**WHAT TO DO:** In full and without alteration, give the listing again.

**RECORDS FOR THIS EXERCISE:**
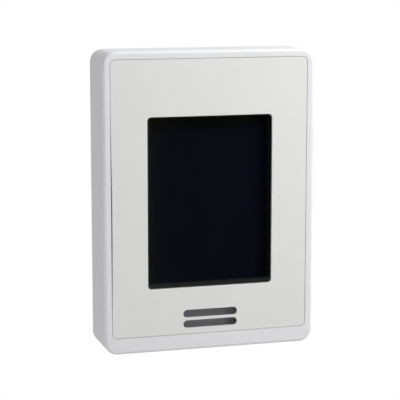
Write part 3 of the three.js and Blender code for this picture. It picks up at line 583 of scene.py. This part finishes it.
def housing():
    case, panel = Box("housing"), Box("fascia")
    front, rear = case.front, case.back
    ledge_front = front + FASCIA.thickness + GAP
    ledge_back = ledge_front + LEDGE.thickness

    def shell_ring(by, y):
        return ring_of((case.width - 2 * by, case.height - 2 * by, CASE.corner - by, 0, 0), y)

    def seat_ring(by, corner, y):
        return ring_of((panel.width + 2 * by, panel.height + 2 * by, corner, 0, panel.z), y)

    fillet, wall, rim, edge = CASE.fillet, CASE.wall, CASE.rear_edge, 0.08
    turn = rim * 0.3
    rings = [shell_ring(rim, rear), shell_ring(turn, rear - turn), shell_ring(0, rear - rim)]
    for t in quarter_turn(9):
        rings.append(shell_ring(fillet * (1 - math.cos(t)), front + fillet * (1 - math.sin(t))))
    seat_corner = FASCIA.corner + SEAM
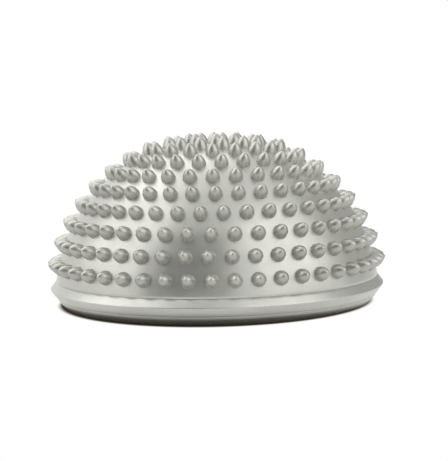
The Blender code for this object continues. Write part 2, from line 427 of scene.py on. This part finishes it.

**OUTPUT BELOW:**
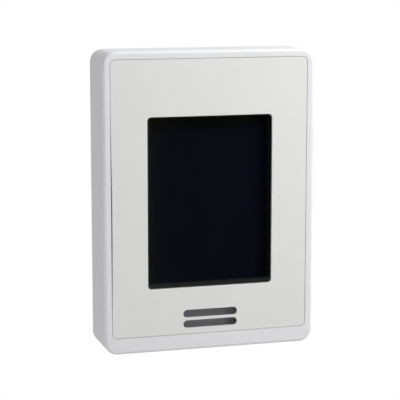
Write part 3 of the three.js and Blender code for this picture. It picks up at line 583 of scene.py. This part finishes it.
def housing():
    case, panel = Box("housing"), Box("fascia")
    front, rear = case.front, case.back
    ledge_front = front + FASCIA.thickness + GAP
    ledge_back = ledge_front + LEDGE.thickness

    def shell_ring(by, y):
        return ring_of((case.width - 2 * by, case.height - 2 * by, CASE.corner - by, 0, 0), y)

    def seat_ring(by, corner, y):
        return ring_of((panel.width + 2 * by, panel.height + 2 * by, corner, 0, panel.z), y)

    fillet, wall, rim, edge = CASE.fillet, CASE.wall, CASE.rear_edge, 0.08
    turn = rim * 0.3
    rings = [shell_ring(rim, rear), shell_ring(turn, rear - turn), shell_ring(0, rear - rim)]
    for t in quarter_turn(9):
        rings.append(shell_ring(fillet * (1 - math.cos(t)), front + fillet * (1 - math.sin(t))))
    seat_corner = FASCIA.corner + SEAM
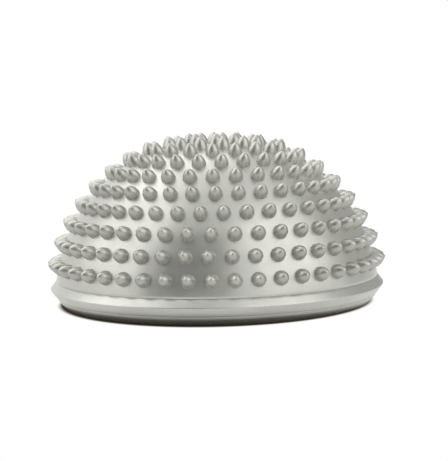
The Blender code for this object continues. Write part 2, from line 427 of scene.py on. This part finishes it.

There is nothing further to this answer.